Menuju konten utama

Apa Itu Rasisme dan Penyebabnya Seperti Dialami Natalius Pigai?

Apa yang dimaksud dengan rasisme seperti yang dialami Natalius Pigai? Berikut penjelasannya. 

Apa Itu Rasisme dan Penyebabnya Seperti Dialami Natalius Pigai?
Mantan Komisioner Komnas HAM Natalius Pigai. ANTARA FOTO/Widodo S. Jusuf/foc/16.

tirto.id - Politikus Partai Hanura Ambroncius Nababan ditetapkan sebagai tersangka terkait ujaran rasisme ke Natalius Pigai, eks Komisioner Komnas HAM. Ambroncius ditahan usai pemeriksaan oleh penyidik Direktorat Tindak Pidana Siber Bareskrim Polri.

"Betul (sudah ditahan)," kata Direktur Tindak Pidana Siber Siber Bareskrim Polri Brigjen Pol Slamet Uliandi, saat dihubungi, Rabu (27/1/2021).

Penahanan dilakukan dengan alasan agar tersangka tidak melarikan diri dan tidak menghilangkan barang bukti.

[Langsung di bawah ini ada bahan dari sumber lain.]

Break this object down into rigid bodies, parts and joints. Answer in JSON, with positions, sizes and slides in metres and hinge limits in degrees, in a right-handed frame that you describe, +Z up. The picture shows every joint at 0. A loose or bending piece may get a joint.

Polisi sebelumnya menjemput Ambroncius dari kediamannya Selasa (26/1) kemarin sore usai ditetapkan sebagai tersangka. Korban rasisme adalah eks komisioner Komnas HAM Natalius Pigai. Lantas, apa itu rasisme?

Pengertian Rasisme

Rasialisme mengacu pada sikap negatif yang dikaitkan dengan ras. Ras merupakan persepsi dari masyarakat yang menempatkan seseorang pada kelompok tertentu berdasarkan karakter fisik yang dimilikinya. Contohnya berdasarkan warna kulit, jenis rambut, bentuk wajah, sampai bentuk mata.

Menurut laman Komisi HAM Australia, paham rasisme sering dikaitkan dengan tindakan pelecehan dan makian akibat perbedaan ras. Kadang rasisme tidak dilakukan melalui kekerasan atau intimidasi. Memanggil seseorang karena rasnya, atau mengucilkan kelompok dilihat dari mana dia berasal, bisa dikategorikan tindakan rasisme.

Rasisme akan terungkap dari tindakan dan sikap seseorang. Namun, sekarang ini rasisme pun sudah masuk ke dalam sistem dan institusi yang mungkin agak sulit diungkap ke publik. Dan, mulai terjadilah rasisme sistemik.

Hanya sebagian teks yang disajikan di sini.